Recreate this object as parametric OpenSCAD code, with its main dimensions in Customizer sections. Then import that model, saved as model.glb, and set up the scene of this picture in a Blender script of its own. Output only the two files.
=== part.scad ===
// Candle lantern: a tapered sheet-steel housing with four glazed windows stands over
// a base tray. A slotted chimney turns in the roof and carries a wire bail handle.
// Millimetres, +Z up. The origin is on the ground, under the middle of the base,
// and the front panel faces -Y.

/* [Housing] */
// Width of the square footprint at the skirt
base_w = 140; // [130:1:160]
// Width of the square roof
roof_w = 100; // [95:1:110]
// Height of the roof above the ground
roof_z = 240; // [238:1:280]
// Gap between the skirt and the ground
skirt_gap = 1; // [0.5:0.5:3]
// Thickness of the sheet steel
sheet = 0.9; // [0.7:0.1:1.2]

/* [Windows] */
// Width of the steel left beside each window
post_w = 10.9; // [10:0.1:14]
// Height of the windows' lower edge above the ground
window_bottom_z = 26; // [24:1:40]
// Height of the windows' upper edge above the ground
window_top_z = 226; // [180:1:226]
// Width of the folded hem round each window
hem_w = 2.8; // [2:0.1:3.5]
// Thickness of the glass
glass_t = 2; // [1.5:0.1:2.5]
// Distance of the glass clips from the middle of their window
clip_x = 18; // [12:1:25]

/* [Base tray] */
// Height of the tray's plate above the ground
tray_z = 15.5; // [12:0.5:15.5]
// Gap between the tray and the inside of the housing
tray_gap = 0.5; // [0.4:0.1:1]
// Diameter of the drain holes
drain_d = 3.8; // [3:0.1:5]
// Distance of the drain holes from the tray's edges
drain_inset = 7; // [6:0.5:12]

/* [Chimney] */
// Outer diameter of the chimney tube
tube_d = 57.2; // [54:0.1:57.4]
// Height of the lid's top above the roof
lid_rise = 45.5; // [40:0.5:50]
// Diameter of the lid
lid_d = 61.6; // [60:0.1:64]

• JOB
Your task is to transcribe the material exactly.

• SOLUTION TO THIS EXERCISE
Recreate this object as parametric OpenSCAD code, with its main dimensions in Customizer sections. Then import that model, saved as model.glb, and set up the scene of this picture in a Blender script of its own. Output only the two files.
=== part.scad ===
// Candle lantern: a tapered sheet-steel housing with four glazed windows stands over
// a base tray. A slotted chimney turns in the roof and carries a wire bail handle.
// Millimetres, +Z up. The origin is on the ground, under the middle of the base,
// and the front panel faces -Y.

/* [Housing] */
// Width of the square footprint at the skirt
base_w = 140; // [130:1:160]
// Width of the square roof
roof_w = 100; // [95:1:110]
// Height of the roof above the ground
roof_z = 240; // [238:1:280]
// Gap between the skirt and the ground
skirt_gap = 1; // [0.5:0.5:3]
// Thickness of the sheet steel
sheet = 0.9; // [0.7:0.1:1.2]

/* [Windows] */
// Width of the steel left beside each window
post_w = 10.9; // [10:0.1:14]
// Height of the windows' lower edge above the ground
window_bottom_z = 26; // [24:1:40]
// Height of the windows' upper edge above the ground
window_top_z = 226; // [180:1:226]
// Width of the folded hem round each window
hem_w = 2.8; // [2:0.1:3.5]
// Thickness of the glass
glass_t = 2; // [1.5:0.1:2.5]
// Distance of the glass clips from the middle of their window
clip_x = 18; // [12:1:25]

/* [Base tray] */
// Height of the tray's plate above the ground
tray_z = 15.5; // [12:0.5:15.5]
// Gap between the tray and the inside of the housing
tray_gap = 0.5; // [0.4:0.1:1]
// Diameter of the drain holes
drain_d = 3.8; // [3:0.1:5]
// Distance of the drain holes from the tray's edges
drain_inset = 7; // [6:0.5:12]

/* [Chimney] */
// Outer diameter of the chimney tube
tube_d = 57.2; // [54:0.1:57.4]
// Height of the lid's top above the roof
lid_rise = 45.5; // [40:0.5:50]
// Diameter of the lid
lid_d = 61.6; // [60:0.1:64]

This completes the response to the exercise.